4.4 Rule 4.1 of the Regulatory and Disciplinary Procedure Rules states that a financial penalty may be appropriate to maintain professional standards and uphold public confidence in the solicitors' profession and in legal services provided by authorised persons. There is nothing within this Agreement which conflicts with Rule 4.1 of the Regulatory and Disciplinary Rules and on that basis, a financial penalty is appropriate.
5. Amount of the fine
5.1 The amount of the fine has been calculated in line with the SRA's published guidance on its approach to setting an appropriate financial penalty (the Guidance).
5.2 Having regard to the Guidance, the SRA and the firm agree that the nature of the misconduct was more serious (score of three). This is because a pattern was identified across the files demonstrating that the requirements of Regulation 28 of the MLRs 2017 were not met.

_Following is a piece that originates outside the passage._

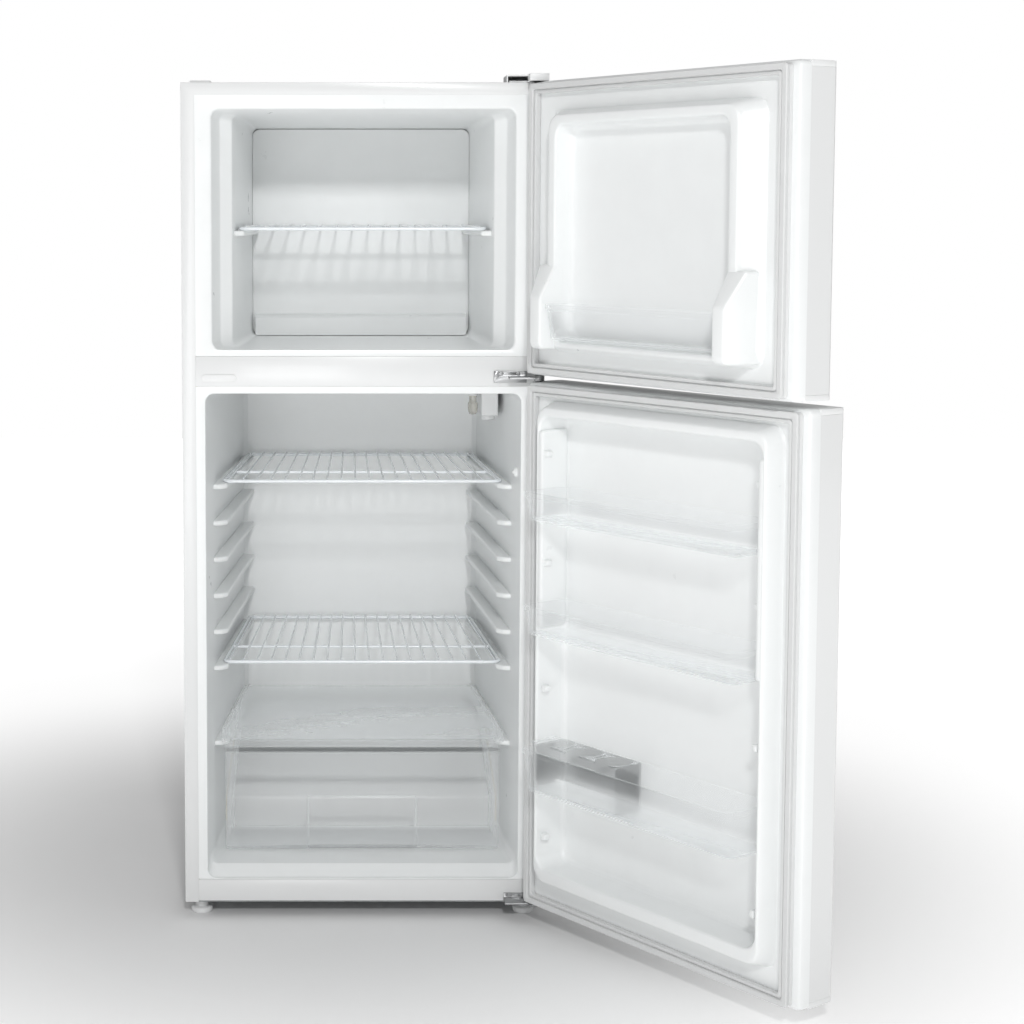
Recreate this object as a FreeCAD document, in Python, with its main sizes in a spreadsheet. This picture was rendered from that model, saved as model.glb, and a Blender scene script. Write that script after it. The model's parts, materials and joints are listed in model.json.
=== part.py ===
import FreeCAD, Part
import math
import os

import Sketcher

# Top freezer refrigerator with both doors standing open, in millimetres.
# +X is to the right, +Y to the back and +Z up. The origin is on the floor,
# under the middle of the cabinet. Each door is drawn shut, then turned open
# about its hinge pins by its Placement.

Vec = FreeCAD.Vector
doc = FreeCAD.newDocument("Refrigerator")
sheet = doc.addObject("Spreadsheet::Sheet", "Sizes")

SIZES = {
    # cabinet
    "cab_width": 600, "cab_depth": 600, "cab_low": 25, "cab_high": 1400,
    "skin": 1, "flange_side": 22.5, "flange_top": 20,
    "rail_low": 901, "rail_high": 951, "rail_return": 20, "base_rail_high": 64,
    "liner_wall": 1.5, "corner": 14,
    "freezer_half": 250, "freezer_low": 962, "freezer_high": 1357, "freezer_deep": 455,
    "throat_half": 218, "throat_deep": 60, "freezer_back_half": 196,
    "fridge_half": 262, "fridge_low": 66, "fridge_high": 889, "fridge_deep": 520,
    "fridge_back_half": 222, "fridge_floor": 84,
    "niche_front": 330, "niche_step": 96, "niche_roof_front": 420, "niche_roof": 215,
    # shelves, cover and drawer
    "shelf_front": 112, "shelf_back": 500, "shelf_front_half": 239, "shelf_back_half": 212,
    "upper_shelf_top": 734, "support_pitch": 63, "support_levels": 6, "support_thick": 9,
    "frame_wire": 3, "cross_wire": 1.5, "wire_pitch": 25, "freezer_wire_pitch": 31,
    "freezer_shelf_front": 96, "freezer_shelf_back": 396, "freezer_shelf_top": 1166,
    "freezer_shelf_half": 208, "freezer_shelf_back_half": 194,
    "cover_front": 86, "cover_back": 490, "cover_top": 282, "cover_thick": 3.5,
    "drawer_front": 92, "drawer_half": 237, "drawer_low": 88, "drawer_high": 268,
    "clear_wall": 2.4,
    # doors, measured with the doors shut
    "door_width": 600, "door_gap": 14, "door_thick": 73, "rim_thick": 21, "panel_round": 7,
    "cap_high": 9, "hinge_inset": 12, "hinge_out": 27, "pin_radius": 4,
    "bush_bore": 4.05, "bush_radius": 7,
    "freezer_door_low": 923, "freezer_door_high": 1399, "freezer_open": 122.75,
    "fridge_door_low": 38, "fridge_door_high": 911, "fridge_open": 126,
    "gasket_side": 13, "gasket_end": 4, "gasket_wide": 18,
    # feet
    "foot_radius": 18, "stud_radius": 5, "foot_x": 274, "foot_deep": 30,
    "roller_radius": 12, "roller_wide": 14, "roller_x": 268, "roller_deep": 560,
}
for row, (alias, value) in enumerate(SIZES.items(), start=1):
    sheet.set(f"A{row}", alias)
    sheet.set(f"B{row}", str(value))
    sheet.setAlias(f"B{row}", alias)
doc.recompute()


class Dim:
    """A length that keeps the sheet expression it came from beside its value."""

    def __init__(self, text, value):
        self.text = text
        self.value = float(value)

    def join(self, sign, other, swap=False):
        a, b = self, as_dim(other)
        if swap:
            a, b = b, a
        value = {
            "+": a.value + b.value,
            "-": a.value - b.value,
            "*": a.value * b.value,
            "/": a.value / b.value if b.value else 0,
        }[sign]
        return Dim(f"({a.text} {sign} {b.text})", value)

    def __add__(self, other):
        return self.join("+", other)

    def __radd__(self, other):
        return self.join("+", other, True)

    def __sub__(self, other):
        return self.join("-", other)

    def __rsub__(self, other):
        return self.join("-", other, True)

    def __mul__(self, other):
        return self.join("*", other)

    def __rmul__(self, other):
        return self.join("*", other, True)

    def __truediv__(self, other):
        return self.join("/", other)

    def __neg__(self):
        return self.join("*", -1)

    def __float__(self):
        return self.value


def as_dim(x):
    """A Dim as it is, or a plain number as a Dim."""
    return x if isinstance(x, Dim) else Dim(f"({x})", x)


def cell(alias):
    """The sheet's cell with this alias."""
    return Dim(f"Sizes.{alias}", sheet.get(alias))


# Driving dimensions under short names.
HALF = cell("cab_width") / 2
FRONT = -cell("cab_depth") / 2
BACK = cell("cab_depth") / 2
LOW = cell("cab_low")
HIGH = cell("cab_high")
SKIN = cell("skin")
WALL = cell("liner_wall")
HINGE_X = HALF - cell("hinge_inset")
HINGE_Y = FRONT - cell("hinge_out")
DOOR_INNER = FRONT - cell("door_gap")
DOOR_OUTER = DOOR_INNER - cell("door_thick")
RIM_OUTER = DOOR_INNER - cell("rim_thick")
PIN = cell("pin_radius")
CLEAR = cell("clear_wall")
HINGE_LEAF = 3

NODES = {}


def bind(obj, prop, dim):
    """Bind a property to a sheet expression."""
    obj.setExpression(prop, as_dim(dim).text)


def door_turn(door):
    """The placement that opens a door, as a turn about its hinge pins."""
    angle = float(cell(f"{door}_open"))
    pin = Vec(float(HINGE_X), float(HINGE_Y), 0)
    return FreeCAD.Placement(Vec(0, 0, 0), FreeCAD.Rotation(Vec(0, 0, 1), angle), pin)


def keep(obj, node, door=None):
    """Register an object as a sub-part, opened with its door if it is on one."""
    obj.Label = node
    if door:
        obj.Placement = door_turn(door).multiply(obj.Placement)
    NODES[node] = obj
    return obj


# ---------------------------------------------------------------- primitives


def block(name, low, high):
    """A box between two corners."""
    obj = doc.addObject("Part::Box", name)
    for prop, a, b in zip(("Length", "Width", "Height"), low, high):
        bind(obj, prop, as_dim(b) - a)
    for axis, a in zip("xyz", low):
        bind(obj, f"Placement.Base.{axis}", a)
    return obj


TURNS = {
    "z": FreeCAD.Rotation(),
    "y": FreeCAD.Rotation(Vec(1, 0, 0), -90),
    "x": FreeCAD.Rotation(Vec(0, 1, 0), 90),
}


def rod(name, radius, length, base, axis="z"):
    """A cylinder that runs from its base along +x, +y or +z."""
    obj = doc.addObject("Part::Cylinder", name)
    obj.Placement = FreeCAD.Placement(Vec(0, 0, 0), TURNS[axis])
    bind(obj, "Radius", radius)
    bind(obj, "Height", length)
    for letter, a in zip("xyz", base):
        bind(obj, f"Placement.Base.{letter}", a)
    return obj


def fuse(name, *parts):
    """One solid from several that meet."""
    obj = doc.addObject("Part::MultiFuse", name)
    obj.Shapes = list(parts)
    return obj


def cut(name, base, *tools):
    """The base with the tools taken out."""
    tool = tools[0] if len(tools) == 1 else fuse(f"{name}_tools", *tools)
    obj = doc.addObject("Part::Cut", name)
    obj.Base = base
    obj.Tool = tool
    return obj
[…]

5.3 The SRA considers that the impact of the misconduct was low (score of two). This is because the firm had adequate AML policies, controls and procedures in place along with a proportionate firm-wide risk assessment to the size and nature of business, save for some minor guidance. Having these documents in place does mitigate the potential risk of impact. Although, this is not substantial mitigation given the lack of CMRAs and SoF checks identified.
5.4 The nature and impact scores add up to five. The Guidance indicates a broad penalty bracket of between 0.4% and 1.2% of the firm's annual domestic turnover is appropriate.
The SRA considers a basic penalty at the top of the bracket to be appropriate which determines a financial penalty of £2,584.
5.5 The firm does not appear to have made any financial gain or received any other benefit as a result of its conduct. Therefore, no adjustment is necessary to remove this and the amount of the fine is £2,584.
6. Publication
6.1 The SRA considers it appropriate that this agreement is published in the interests of transparency in the regulatory and disciplinary process. The firm agrees to the publication of this agreement.
7. Acting in a way which is inconsistent with this agreement
7.1 The firm agrees that it will not deny the admissions made in this agreement or act in any way which is inconsistent with it.
7.2 If the firm denies the admissions or acts in a way which is inconsistent with this agreement, the conduct which is subject to this agreement may be considered further by the SRA. That may result in a disciplinary outcome or a referral to the Solicitors Disciplinary Tribunal on the original facts and allegations.
7.3 Acting in a way which is inconsistent with this agreement may also constitute a separate breach of principles 2 and 5 of the Principles and paragraph 3.2 of the Code of Conduct for Firms.
8. Costs
8.1 The firm agrees to pay the costs of the SRA's investigation in the sum of £600. Such costs are due within 28 days of a statement of costs due being issued by the SRA.